With the legislature in the pocket of big business and farm interests the efforts to protect the rights of citizens from the adverse effect of CAFO’s was a losing proposition. We also just saw a case where the legislature preempted the ability to deal with the impact of gun ranges and in the last session the total caving into the ability of local government to regulate home occupations. There has to be a way to elect legislators who are more moderate and will consider the concerns of those who are impacted by degradation of their property from nuisances. It is time to consider adopting a constitutional amendment to elect legislators using ranked choice voting which could be on the ballot in 2024 for voter consideration. See Ballotpedia.  This has bipartisan support. 

Juvenile Sentencing Requirement Applies Only Prospectively

In Henry v. State of Missouri, (WD84685,02/14/23), the Western District held that, provisions of Sections 565.020, and 565.033 and Section 558.047 cannot be applied retroactively to authorize constitutionally permissible sentencing for juvenile offenders who have already committed first-degree murder.

Open Water Meter Box Results In One Million Dollar Verdict

Jury delivered a One Million Dollar verdict for plaintiff, a tenant who was walking in the front yard and injured her left leg when she fell over a water meter that was left open by the water company. Smith v. Raytown Water Company, 2016-CV17885/Dec. 7, 2022.

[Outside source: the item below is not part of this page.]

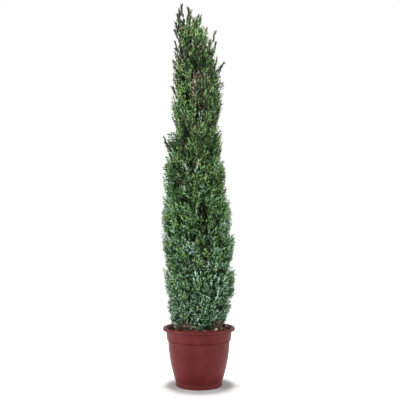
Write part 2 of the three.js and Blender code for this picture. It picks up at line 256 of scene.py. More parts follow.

Jury Returns 1.3 Million Dollar Verdict Against Bus Company For Delivering Student On the Wrong Side Of The Street

St. Louis jury awards 1.3-million-dollar verdict against bus company, whose substitute driver delivered student on the wrong side of the street, requiring the student to cross the intersection. The jury found that the intersection, where the student was hit, was not dangerous but the jury found the bus company negligent because its substitute driver was not familiar with the correct route.  Jackson v. First Student, 1922-CC11968/Dec.1,2022.